There's no records of a Kodak making a 170mm f6.3 Dialyte, they may have done orhowever it's quite possible it's been bought in and re-badged, At one time Eastman Kodak sold CZJ Tessars as Kodak Anastigmats as Carl Zeiss Jena weren't a known brand in the US. Up until WWI B&L had made Zeiss lenses under licence, as had Ross in the UK etc.

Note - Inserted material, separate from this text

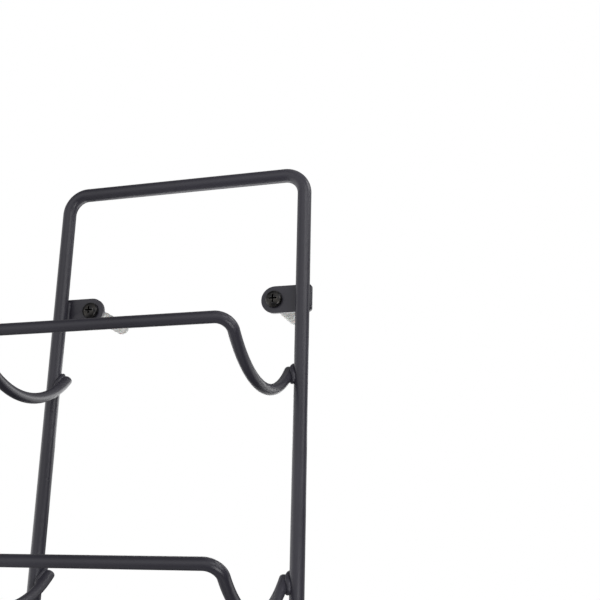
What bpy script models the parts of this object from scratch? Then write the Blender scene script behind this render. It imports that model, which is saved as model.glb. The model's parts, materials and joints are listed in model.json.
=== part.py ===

I just looked at a couple of BJP Almanacs 1923 & 1933, in 23 the Kodak 3a camera had a choice of Meniscus, Rapid Rectiliear or f7.7 Kodak Anasigmat (the dialyte), now this is the UK market and Kodak Ltd used British lenses after WWI, so in 1924 the'd dropped the meniscus and adde an f6,8 TTH Kodak Anastigmat alongside the RR and f7.7 Dialyte, by 1933 the top lens was the f6.3 Kodak Anastigmat, and the f7.7 Dialyte was no longer listed.
Kodak's links to outside optical manufacturers is complex, Eastman Kodak were importers & distributors of TT&H (Cooke) lenses in the us for a number of years, and Kodak Ltd were the distributors of Ross and TT&H (Cooke) lenses in Australia and New Zealand. That's just the UK Eastman Kodak of course had links with US manufacturers.
There are references to an f6.3 TT&H Kodak Anastigmatic lens in B&L Compur on an Eastman Kodak No 3 A made around 1916, it's also know that TT & H made Kodak Anastigmat lens without their own name on them. The Cooke Aviar Series III was originally a Triplet but was redesigned as a Dialyte initially being named the Series IIIb Aviariac but quickly dropped to Aviar. At some point in the late 1920s Eastman Kodak stopped distributing TT&H Cooke lenses, and B&J took over.
Now Series III TT&H lenses were sold marked as Kodak Series III in the US (according to VM), and looking in a TT&H advert 1924 there's an Aviar Series IIIb 168mm f6.3 lens, marked FL's are nominal +/- 1 or even 2 at this sort of focal length,.